Balmoral’s opening day at Oban on Friday 7 July featured two short cruises, the second with a ceilidh band, but the total load fell short of 70. By contrast, the visit to Coll on Saturday 8 July had a festive air, thanks to the presence of no fewer than 13 former Waverley crew on board, some working on Balmoral and others sailing for pleasure. The stop at Coll, in bright, breezy conditions, was short and sweet.
But with a freshening southerly and lively seas beyond the Sound of Mull, Captain David Howie sensibly aborted the return sailing round the Ross of Mull, substituting a run up Loch Linnhe past Glensanda as far as Corran Narrows.
The passage up and down the Sound of Mull was enlivened by double encounters with Clansman, Isle of Lewis, Loch Tarbert, Lochinvar and Coruisk, not to mention myriad sailing craft large and small. On her return to Oban Balmoral was finally able to berth at the North Pier.
Sunday 9 July dawned dreich and wet, with Kerrera barely visible beneath low-hanging cloud, but 60 intrepid souls boarded for the sailing to Colonsay, where a handful joined. Despite the rain, the double passage through Corryvreckan brought everyone on deck to observe the turbulent currents, which pushed and pulled Balmoral this way and that. The ship slowed to five knots at one point, then raced back through at 19.
The trip to Tobermory, Ardnamurchan and Loch Sunart on Monday 10 July found Balmoral enjoying better weather but no significant increase in numbers. One of Scotland’s most beautiful lochs was seen to advantage, the voyage running past Salen as far as Ben Resipol.
Tuesday, as already mentioned, hit the jackpot in terms of pleasure. Ardnamurchan was rounded in near ideal conditions and Captain Howie, always calm under pressure, had ample opportunity to display his ship handling skills on Balmoral’s debut at Mallaig, where she was allotted the fishing boat berth at the head of the harbour, with limited room for manoeuvre. Departure for a cruise up the Sound of Sleat was delayed while Lochnevis came in from the Small Isles.
Then, on the return call, Lord of the Isles’ arrival caused another delay — compounded two and a half hours later at Tobermory by a boat blocking the pier, forcing Balmoral into a second approach. But she sprinted back down the Sound of Mull, recovering most of the lost time.
By Wednesday Balmoral’s visibility at Oban was at last paying a dividend.
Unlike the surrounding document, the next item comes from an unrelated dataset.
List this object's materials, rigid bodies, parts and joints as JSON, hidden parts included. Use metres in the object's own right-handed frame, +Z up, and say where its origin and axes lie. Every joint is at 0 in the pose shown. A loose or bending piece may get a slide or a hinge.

Numbers were up and landing conditions at Iona proved benign — a little consolation for the week’s faltering start. But was it too little, too late? As Balmoral heads south, there must be a reckoning.
Her Oban week gave much pleasure — if not to many, then to the enthusiastic few who saw the imaginative itinerary as a rare opportunity, in the middle of summer, to enjoy a Hebridean playground of islands, Sounds, Narrows and panoramas from the vantage point of a traditional steamer. And yes, with her sleek lines, open decks, quiet engines and overall seaworthiness, Balmoral qualifies as an honorary steamer.
Financially, with a crew of 19 to sustain, the story is one of gloom, despite generous terms offered by most pier authorities on her visit north. Balmoral needs a run of luck — and loadings to match the 288 that boarded at Milford Haven three weeks ago. Can the charity that owns her find the magic formula for survival? By the time Balmoral returns to Scotland for her September weekend on the Clyde, if she returns, we may know the answer.